# SHORT PROBLEM
Reproduce all of the data exactly, with no line skipped.

# COLLECTED MATERIAL
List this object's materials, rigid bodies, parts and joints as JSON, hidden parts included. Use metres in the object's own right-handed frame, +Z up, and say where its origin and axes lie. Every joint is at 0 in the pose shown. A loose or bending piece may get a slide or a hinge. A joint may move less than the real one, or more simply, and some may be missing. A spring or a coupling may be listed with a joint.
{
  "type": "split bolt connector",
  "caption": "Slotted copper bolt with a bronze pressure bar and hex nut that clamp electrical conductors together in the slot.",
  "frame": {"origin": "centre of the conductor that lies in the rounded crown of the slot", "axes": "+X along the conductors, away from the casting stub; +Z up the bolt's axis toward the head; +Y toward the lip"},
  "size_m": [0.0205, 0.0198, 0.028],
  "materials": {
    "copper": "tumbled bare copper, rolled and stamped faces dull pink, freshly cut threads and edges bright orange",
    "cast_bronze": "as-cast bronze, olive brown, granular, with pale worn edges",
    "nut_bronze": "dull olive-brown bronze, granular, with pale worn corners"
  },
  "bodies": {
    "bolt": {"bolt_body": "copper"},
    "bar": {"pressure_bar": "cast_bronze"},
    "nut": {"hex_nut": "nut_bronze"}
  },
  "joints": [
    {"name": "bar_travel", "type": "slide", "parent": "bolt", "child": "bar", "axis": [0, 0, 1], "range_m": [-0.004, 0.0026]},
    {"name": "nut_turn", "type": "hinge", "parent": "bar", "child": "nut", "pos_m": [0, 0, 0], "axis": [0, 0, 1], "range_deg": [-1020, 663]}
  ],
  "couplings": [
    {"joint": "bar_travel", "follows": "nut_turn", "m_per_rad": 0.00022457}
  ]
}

# SOLUTION TO THIS EXERCISE
List this object's materials, rigid bodies, parts and joints as JSON, hidden parts included. Use metres in the object's own right-handed frame, +Z up, and say where its origin and axes lie. Every joint is at 0 in the pose shown. A loose or bending piece may get a slide or a hinge. A joint may move less than the real one, or more simply, and some may be missing. A spring or a coupling may be listed with a joint.
{
  "type": "split bolt connector",
  "caption": "Slotted copper bolt with a bronze pressure bar and hex nut that clamp electrical conductors together in the slot.",
  "frame": {"origin": "centre of the conductor that lies in the rounded crown of the slot", "axes": "+X along the conductors, away from the casting stub; +Z up the bolt's axis toward the head; +Y toward the lip"},
  "size_m": [0.0205, 0.0198, 0.028],
  "materials": {
    "copper": "tumbled bare copper, rolled and stamped faces dull pink, freshly cut threads and edges bright orange",
    "cast_bronze": "as-cast bronze, olive brown, granular, with pale worn edges",
    "nut_bronze": "dull olive-brown bronze, granular, with pale worn corners"
  },
  "bodies": {
    "bolt": {"bolt_body": "copper"},
    "bar": {"pressure_bar": "cast_bronze"},
    "nut": {"hex_nut": "nut_bronze"}
  },
  "joints": [
    {"name": "bar_travel", "type": "slide", "parent": "bolt", "child": "bar", "axis": [0, 0, 1], "range_m": [-0.004, 0.0026]},
    {"name": "nut_turn", "type": "hinge", "parent": "bar", "child": "nut", "pos_m": [0, 0, 0], "axis": [0, 0, 1], "range_deg": [-1020, 663]}
  ],
  "couplings": [
    {"joint": "bar_travel", "follows": "nut_turn", "m_per_rad": 0.00022457}
  ]
}